I remember fighting the owner of the Sub Station one night. The popular ECU college beer joint only had one men’s room. Frat boys frequently went behind the building and pissed. I remember being back there waiting for the bathroom. It’s nighttime and the lighting is dim. I look up and see a fat white man leap onto a picnic table, jump into the night sky and launch himself at me. I instinctively sidestepped his flying attack, grabbed him by the neck and body slammed him onto the concrete. He groggily accused me of peeing on his building and banished me from the restaurant.
A bar full of college drunks, I’m on TV, and I’m the guy fighting a bar owner who is banished?
I remember being called to New Bern more than once to answer to my boss for not only journalistic indiscretions like F the police, but for actually fighting in public.
My gap toothed camera man called it 1-800-call-Bill.
Bill was my newsdirector who hated me and loved me. He wanted to resign me and fire me at the same time.
“I have video of you fighting at an ECU football tailgate,” I remember him saying.

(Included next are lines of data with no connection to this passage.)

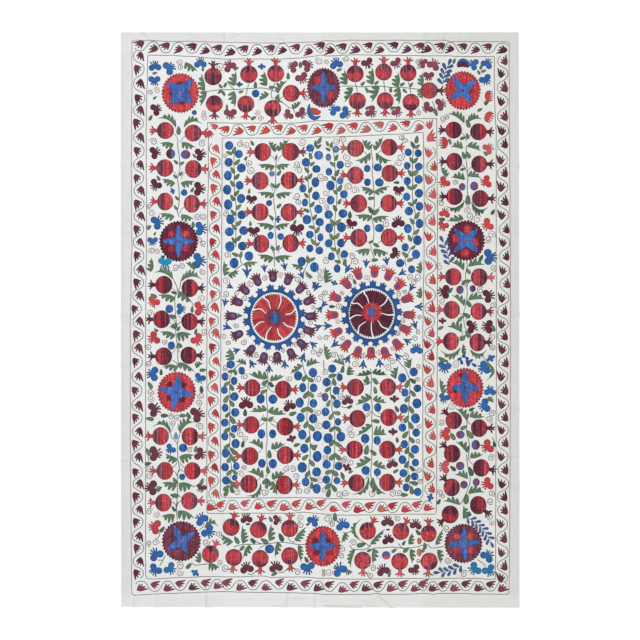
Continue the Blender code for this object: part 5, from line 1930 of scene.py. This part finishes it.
STEMS = (
    # x, y of the points that each runs through
    ((-480, 912), (-440, 915), (-400, 920), (-340, 921), (-250, 927), (-215, 925), (-165, 910)),
    ((-155, 875), (-125, 850), (-108, 845), (-100, 828)), ((-370, 955), (-358, 935), (-340, 921)),
    ((-296, 900), (-290, 922), (-285, 945)), ((-190, 882), (-195, 905), (-180, 948)),
    ((85, 935), (130, 935), (165, 932), (230, 935), (280, 930)),
    ((280, 930), (320, 930), (370, 925), (410, 920)), ((141, 948), (146, 932), (150, 912)),
    ((255, 955), (258, 932), (261, 912)), ((353, 952), (360, 928), (364, 906)),
    ((450, 875), (460, 845)),
    ((-568, 720), (-568, 690), (-562, 650), (-560, 615), (-562, 590), (-570, 565)),
    ((-570, 565), (-566, 540), (-562, 500), (-564, 460), (-570, 435), (-562, 410)),
    ((-172, 660), (-176, 620), (-177, 560), (-180, 520), (-185, 500), (-182, 450), (-176, 420)),
    ((-176, 420), (-180, 370), (-176, 330), (-174, 290)),
    ((-338, 692), (-344, 640), (-342, 590), (-343, 545), (-340, 500), (-335, 450), (-336, 400),
     (-336, 290)),
    ((-22, 690), (-42, 640), (-46, 600), (-48, 560), (-44, 520), (-42, 480), (-40, 450), (-30, 405)),
    ((-30, 405), (-22, 370), (-18, 330), (-16, 290)),
    ((50, 690), (57, 659), (60, 609), (65, 546), (68, 496), (66, 459), (60, 396), (59, 318), (62, 284)),
    ((206, 690), (206, 665), (212, 630), (209, 593), (213, 552), (216, 509), (218, 474), (216, 446)),
    ((216, 446), (207, 412), (215, 371), (216, 340), (212, 306)),
    ((374, 687), (371, 649), (370, 615), (371, 562), (370, 515), (373, 459), (381, 427), (373, 381)),
    ((373, 381), (376, 356), (365, 312)),
    ((586, 696), (584, 649), (587, 621), (589, 593), (592, 565), (589, 540), (590, 502)),
    ((-588, 166), (-572, 132), (-571, 110), (-579, 92), (-580, 60), (-577, 20), (-574, -11),
     (-577, -49)),
    ((-577, -49), (-571, -96), (-568, -132)), ((-557, 154), (-560, 130), (-571, 112)),
    ((-510, 67), (-507, 56), (-511, 44)), ((-600, 12), (-583, -2), (-575, -18)),
    ((-554, -6), (-572, -22)), ((-364, 176), (-345, 192), (-330, 206), (-305, 222), (-249, 229)),
    ((-316, 250), (-317, 232), (-310, 224)), ((-182, 290), (-183, 262), (-182, 246), (-182, 212)),
    ((-44, 232), (-56, 210), (-66, 190)),
    ((586, 242), (589, 211), (582, 179), (587, 139), (589, 101), (584, 60), (575, 29), (575, 4),
     (578, -24)),
    ((578, -24), (586, -49), (576, -83)), ((62, 290), (70, 262), (78, 240), (70, 222)),
    ((78, 262), (90, 245), (98, 232)), ((206, 290), (204, 280), (212, 262), (218, 240)),
    ((366, 290), (352, 262), (340, 240), (345, 215)), ((-568, -119), (-568, -147), (-566, -191)),
    ((-594, -469), (-580, -484), (-571, -495), (-569, -516), (-568, -559)),
    ((-560, -455), (-571, -495)), ((-590, -160), (-575, -172), (-569, -188)),
    ((-596, -456), (-594, -469)),
    ((-295, -178), (-317, -176), (-342, -197), (-358, -225), (-361, -275), (-360, -319), (-360, -375)),
    ((-360, -375), (-361, -431), (-360, -487), (-360, -550)),
    ((-212, -195), (-208, -234), (-207, -262), (-213, -290), (-212, -330), (-209, -362), (-212, -404)),
    ((-212, -404), (-213, -440), (-211, -480), (-215, -515), (-213, -560)),
    ((-71, -169), (-61, -209), (-46, -237), (-47, -275), (-44, -319), (-49, -350), (-52, -397),
     (-42, -441)),
    ((-42, -441), (-39, -491), (-39, -550)), ((-237, -275), (-220, -268), (-208, -262)),
    ((-180, -290), (-196, -284), (-207, -266)), ((-241, -425), (-222, -412)),
    ((-174, -428), (-196, -415)),
    ((98, -178), (90, -200), (65, -220), (46, -256), (42, -294), (49, -328), (48, -359), (60, -400)),
    ((60, -400), (59, -431), (60, -481), (59, -550)), ((15, -162), (16, -190), (21, -206)),
    ((202, -195), (205, -212), (206, -262), (204, -300), (209, -345), (207, -400), (210, -450),
     (207, -560)),
    ((176, -260), (192, -258), (206, -246)),
    ((183, -390), (198, -378), (205, -366), (222, -382), (242, -388)),
    ((312, -160), (330, -185), (340, -194), (356, -231), (360, -269), (356, -337), (354, -375)),
    ((354, -375), (354, -412), (357, -450), (356, -506), (356, -556)),
    ((84, -347), (100, -351), (114, -349)),
    ((586, -402), (589, -412), (586, -444), (593, -475), (598, -506), (592, -560)),
    ((689, -470), (697, -485), (697, -497)), ((654, -150), (668, -165), (680, -180)),
    ((-568, -559), (-562, -591), (-569, -616), (-569, -656), (-569, -687), (-571, -719),
     (-574, -750), (-570, -800)),
    ((-687, -540), (-684, -560), (-687, -575)), ((-587, -605), (-578, -610), (-570, -625)),
    ((-546, -606), (-558, -600), (-568, -612)), ((-592, -728), (-580, -735), (-574, -750)),
    ((-557, -724), (-566, -730), (-572, -745)), ((-507, -667), (-490, -662), (-472, -650)),
    ((-360, -550), (-353, -594), (-358, -631), (-364, -666), (-374, -690)),
    ((-213, -560), (-210, -585), (-208, -610), (-216, -632), (-214, -650)),
    ((-39, -550), (-44, -587), (-38, -625), (-33, -662)),
    ((59, -550), (55, -585), (50, -630), (45, -655), (37, -685)),
    ((207, -560), (205, -590), (203, -622), (211, -645)),
    ((356, -556), (352, -600), (356, -640), (365, -690)),
    ((586, -537), (589, -569), (595, -603), (601, -641), (593, -675), (582, -700), (570, -725),
     (558, -739)),
    ((-569, -731), (-572, -747), (-575, -765)), ((-660, -881), (-644, -866), (-640, -850)),
    ((-619, -944), (-632, -969), (-641, -984)), ((-647, -961), (-629, -961)),
    ((-513, -972), (-500, -981), (-466, -978), (-441, -975)),
    ((-465, -808), (-466, -825), (-482, -841)),
    ((-345, -908), (-310, -899), (-260, -897), (-200, -894), (-160, -889), (-120, -893),
     (-90, -898), (-57, -899)),
    ((-127, -872), (-119, -884), (-100, -890)), ((-272, -872), (-254, -887), (-235, -895)),
    ((-244, -915), (-225, -903), (-207, -895)), ((-165, -1012), (-150, -1010), (-135, -1002)),
    ((-288, -1015), (-272, -1018), (-257, -1006)),
    ((119, -900), (131, -916), (169, -919), (188, -915), (200, -903), (215, -888)),
    ((163, -883), (188, -897), (203, -909)),
    ((200, -925), (216, -913), (244, -912), (281, -909), (325, -912), (359, -912), (400, -906)),
    ((313, -894), (328, -912), (344, -919)), ((262, -1012), (275, -1016), (287, -1000)),
    ((91, -848), (100, -852), (116, -850), (126, -843)),
    ((402, -903), (431, -900), (446, -912), (477, -909), (496, -906)),
    ((631, -959), (646, -970), (662, -984)),
)

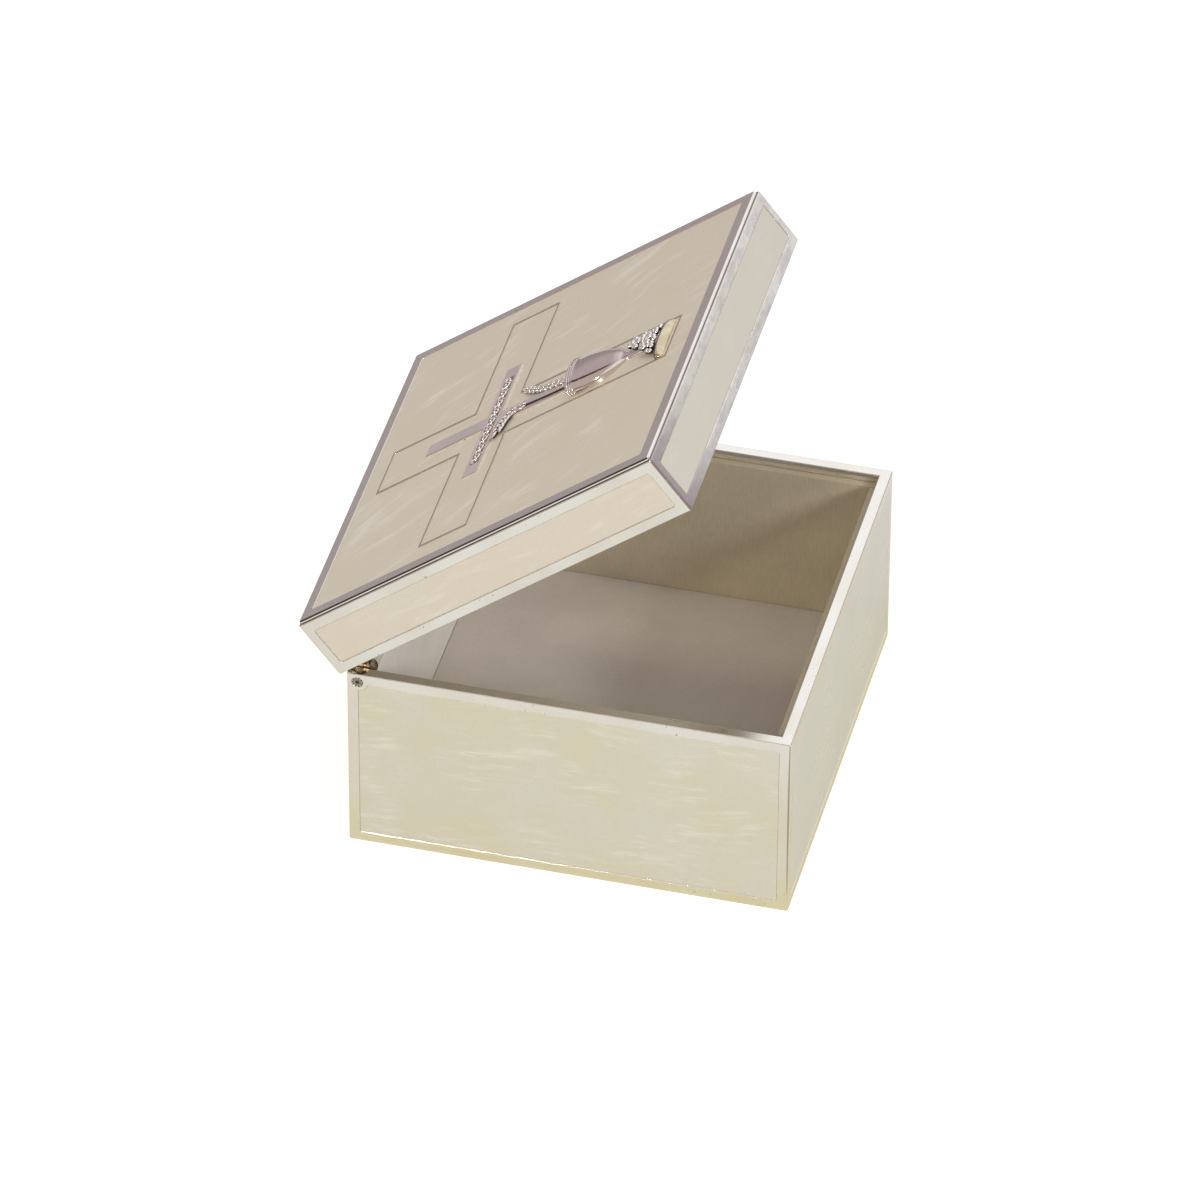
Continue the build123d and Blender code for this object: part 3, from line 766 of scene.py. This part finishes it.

My response: “Yeah, so what? It’s my time off.”
In a world before iphones and the internet and social media, I actually thought I could fight on my own time.
What an idiot, I was, have always been.
And so it was in North Carolina.
Crime Tape was there to hold the other reporters out, not me.
Speed Limits were to keep the other motorists under control, not me.
The Police, the SCLC, the violence and racism and murders and crazy.
Eastern North Carolina was like journalism 101. It was my training field, my stomping ground, where I went to cut my teeth and learn to be the journalist I would become.
As I watch the devastation on the TV before me, I can only hope my friends are ok. I pray the pristine cities on the map recover quickly.
As I watch hurricane Florence batter the coastline, I remember so many good memories that will always be a part of me.
Recover soon Eastern North Carolina.